Malzahn knows full well that Auburn fired Tommy Tuberville in 2008 four years after an undefeated season, and the school fired Gene Chizik two seasons after the Tigers won the 2010-11 national title. Malzahn was there as offensive coordinator for the national title, and he was smart enough to exit the plains to take the Arkansas State head coaching job before the posse caught up to Chizik and the rest of his staff.
The head coaching position at Auburn is a great job at a great school, but there is no stability and there is a ton of pressure.
Some feel Auburn’s 26-14 victory over Alabama threw a wrench in Arkansas’ plans to hire Malzahn, and that may very well be the case. However, Arkansas can wait another week to move on if Malzahn truly is THE target, and if he still has interest in the Razorbacks job.
Even if Malzahn is no longer interested in Arkansas, no doubt his agent Jimmy Sexton will continue to play the game with Arkansas for negotiating leverage with Auburn. It’s his signature move as an agent for so many key college coaches. He’ll get offers from both ends and let his client make the choice. Sexton wins either way.
Now, Arkansas probably can’t wait until January, If the Tigers make the playoffs with a victory over Georgia, there is no conceivable way Malzahn would leave his team with a possible shot at a championship on the line. No relationship is that bad.
However while waiting to see if the Gus Bus is going to stop or pass Arkansas by, those that are truly calling the shots on Arkansas’ efforts to hire a new coach should be interviewing other prospects this week so they can act swiftly one way or the other next week.
Nobody asked me, but if Arkansas can’t make a SPLASH hire with Malzahn, I would hope Arkansas’ power brokers would at least make Clemson defensive coordinator Brent Venables say no.
After working under Bob Stoops at Oklahoma and Dabo Swinney at Clemson, he is primed to take over a major program like Kirby Smart was when he moved to Georgia after serving as Nick Saban’s defensive coordinator at Alabama. Some think Venables is just happy being a defensive coordinator. Others say he is waiting for Bill Snyder to retire at Kansas State, Venables’ alma mater. Snyder evidently wants to bequeath his job to his son Sean, who is on his dad’s staff. That’s not a given, but with the right fit, Arkansas can be a better job than Kansas State.
I know many believe that the only way to success at Arkansas is to bring in an offensive “guru,” but I’d like to see what a defensive “shaman” would do on the Hill.
I want a coach who would put the fight back into the fighting Razorbacks, as Ken Hatfield used to call his team when he coached at the UA. If a team plays good defense, it might still lose, but it won’t be embarrassed like the Hogs have been all too often the past decade.
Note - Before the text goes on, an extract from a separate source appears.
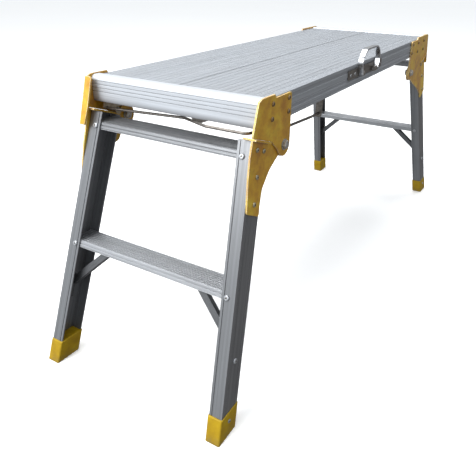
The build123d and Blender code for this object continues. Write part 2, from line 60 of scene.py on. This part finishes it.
# ---- studio: place, target, size and watts of each soft light, then the dome and the floor ----
LIGHTS = {
    "key": ((-2.6, 0.9, 2.0), (-0.2, 0.0, 0.3), (1.8, 1.8), 78.0),
    "top": ((0.2, 0.5, 3.2), (0.0, 0.0, 0.4), (3.0, 2.0), 105.0),
    "fill": ((0.6, -3.2, 1.2), (0.0, 0.0, 0.3), (3.0, 1.6), 9.0),
}
DOME_BRIGHT_SIDE = Vector((-0.45, 0.55, 0.70))
DOME_DARK = (0.21, 0.205, 0.205)
DOME_LIGHT = (0.93, 0.97, 1.0)
BACKDROP = (0.94, 0.95, 0.96)
FLOOR_REACH = 30.0
FLOOR_DROP = 0.2 * MM
FLOOR_PALE = (0.97, 0.97, 0.97)
FLOOR_GLOW = 0.18

# ---- directions the extrusions run in --------------------------------------------------------
RAKE = radians(19.5)
FLARE = 0.0765
BRACE_SPREAD = 0.71
BRACE_DROP = -0.70
ALONG_DECK = (1, 0, 0)
ACROSS_DECK = (0, 1, 0)
END_SIGN = {"a": -1, "b": 1}
HAND_SIGN = {"left": 1, "right": -1}

# ---- blind rivets: stem radius, and the lip round it as (share of the radius, height in mm) ---
STEM_RADIUS = 1.1 * MM
SMALL_STEM_RADIUS = 0.9 * MM
STEM_LIP = ((1.5, -0.1), (1.3, 0.16), (1.0, 0.18), (0.9, 0.02))


# ---- node helpers ----------------------------------------------------------------------------
# Shader inputs whose names are not plain title case.
SOCKETS = {"specular_ior_level": "Specular IOR Level"}


class Nodes:
    """A short way to add and join shader nodes in one tree."""

    def __init__(self, name):
        self.material = bpy.data.materials.new(name)
        self.material.use_nodes = True
        self.tree = self.material.node_tree
        self.tree.nodes.clear()
        self.output = self.add("ShaderNodeOutputMaterial")
        self.shader = self.add("ShaderNodeBsdfPrincipled")
        self.tree.links.new(self.shader.outputs["BSDF"], self.output.inputs["Surface"])

    def add(self, kind, **settings):
        node = self.tree.nodes.new(kind)
        for key, value in settings.items():
            setattr(node, key, value)
        return node

    def put(self, target, in_name, value):
        """Join an output to an input, or set a plain value."""
        if isinstance(value, bpy.types.NodeSocket):
            self.tree.links.new(value, target.inputs[in_name])
        else:
            target.inputs[in_name].default_value = value

    def position(self):
        return self.add("ShaderNodeTexCoord").outputs["Object"]

    def mesh_normal(self):
        return self.add("ShaderNodeNewGeometry").outputs["Normal"]

    def vector(self, operation, first, second=None, scale=None):
        node = self.add("ShaderNodeVectorMath", operation=operation)
        self.put(node, 0, first)
        if second is not None:
            self.put(node, 1, second)
        if scale is not None:
            self.put(node, "Scale", scale)
        return node.outputs["Value" if operation == "DOT_PRODUCT" else "Vector"]

    def math(self, operation, first, second=0.0, clamp=False):
        node = self.add("ShaderNodeMath", operation=operation, use_clamp=clamp)
        self.put(node, 0, first)
        self.put(node, 1, second)
        return node.outputs[0]

    def noise(self, coordinate, scale, detail=4.0, roughness=0.55):
        node = self.add("ShaderNodeTexNoise")
        self.put(node, "Vector", coordinate)
        self.put(node, "Scale", scale)
        self.put(node, "Detail", detail)
        self.put(node, "Roughness", roughness)
        return node.outputs["Fac"]

    def ramp(self, factor, stops):
        """Colour picked by a factor from (place, colour) stops."""
        node = self.add("ShaderNodeValToRGB")
        self.put(node, 0, factor)
        elements = node.color_ramp.elements
        while len(elements) < len(stops):
            elements.new(0.5)
        for element, (place, colour) in zip(elements, stops):
            element.position = place
            element.color = (*colour, 1.0)
        return node.outputs["Color"]

    def spread(self, factor, low, high, to_low=0.0, to_high=1.0):
        """Map low..high to to_low..to_high, and hold the ends."""
        node = self.add("ShaderNodeMapRange")
        self.put(node, "Value", factor)
        self.put(node, "From Min", low)
        self.put(node, "From Max", high)
        self.put(node, "To Min", to_low)
        self.put(node, "To Max", to_high)
        return node.outputs["Result"]

    def mix(self, factor, first, second):
        node = self.add("ShaderNodeMix", data_type="RGBA")
        self.put(node, 0, factor)
        self.put(node, 6, first)
        self.put(node, 7, (*second, 1.0))
        return node.outputs[2]

    def streaks(self, axis, across, along):
        """Position stretched along an extrusion's axis, so noise makes die lines."""
        place = self.position()
        run = self.vector("DOT_PRODUCT", place, tuple(axis))
        flat = self.vector("SCALE", place, scale=across)
        pull = self.math("MULTIPLY", run, along - across)
        line = self.vector("SCALE", tuple(axis), scale=pull)
        return self.vector("ADD", flat, line)

    def rounded(self, radius):
        """Surface normal with the sharp edges rounded over."""
        node = self.add("ShaderNodeBevel", samples=4)
        self.put(node, "Radius", radius)
        return node.outputs["Normal"]

    def edges(self, soft_normal, strength):
        """1 on edges and 0 on flats, from how far the rounded normal leans."""
        lean = self.vector("DOT_PRODUCT", soft_normal, self.mesh_normal())
        return self.math("MULTIPLY", self.math("SUBTRACT", 1.0, lean), strength, clamp=True)

    def part_of(self, vector, letter):
        """One of a vector's X, Y and Z."""
        node = self.add("ShaderNodeSeparateXYZ")
        self.put(node, 0, vector)
        return node.outputs[letter]

    def facing(self, letter):
        """How far the surface looks along X, Y or Z, from -1 to 1."""
        return self.part_of(self.mesh_normal(), letter)

    def sideways(self):
        """1 on faces that look along the deck or up and down, 0 on faces that look across it."""
        return self.math("LESS_THAN", self.math("ABSOLUTE", self.facing("Y")), 0.5)

    def hollow_shade_and_dirt(self, distance):
        """1 in corners, grooves and joints, 0 in the open; the dark colour laid in with it is painted
        shade, with some dirt.
        """
        node = self.add("ShaderNodeAmbientOcclusion", samples=8)
        self.put(node, "Distance", distance)
        return self.math("SUBTRACT", 1.0, node.outputs["AO"], clamp=True)

    def bump(self, height, strength, distance, normal):
        node = self.add("ShaderNodeBump")
        self.put(node, "Height", height)
        self.put(node, "Strength", strength)
        self.put(node, "Distance", distance)
        self.put(node, "Normal", normal)
        return node.outputs["Normal"]

    def surface(self, **sockets):
        """Fill the shader's inputs, named with underscores, and return the material."""
        for name, value in sockets.items():
            self.put(self.shader, SOCKETS.get(name, name.replace("_", " ").title()), value)
        return self.material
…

As for other candidates, I don’t know. If Arkansas is willing to open up the bank account for Malzahn, it can do it for someone else. I hope they look at coaches who have built programs and not just ones who sustained ones built by another coach.
We’ve seen what happens when Arkansas goes down that route with Danny Ford, who took over Clemson from Galen Hall, and Bielema, who took over Wisconsin from Barry Alvarez in football, and Stan Heath in basketball (whose table was set at Kent State by Gary Waters.)
Memphis coach Mike Norvell is a popular name being linked to the Arkansas job. By all accounts, he’s a good coach, but he did not build Memphis up, Virginia Tech coach Justin Fuente did. Fuente coached under Gary Patterson at TCU from 2007-2011 before going to Memphis from 2012-2015. I’d call him before offering Norvell, who might have trouble putting together an SEC-level staff.
Obviously, Arkansas is looking for a younger coach than 66-year-old Springdale native Butch Davis, who is now the head coach at Florida International, but he is from the Frank Broyles-Jimmy Johnson coaching tree and has a wealth of college and NFL experience.
I personally would rather take a risk on experience than inexperience, and hiring a head football coach is always risky business.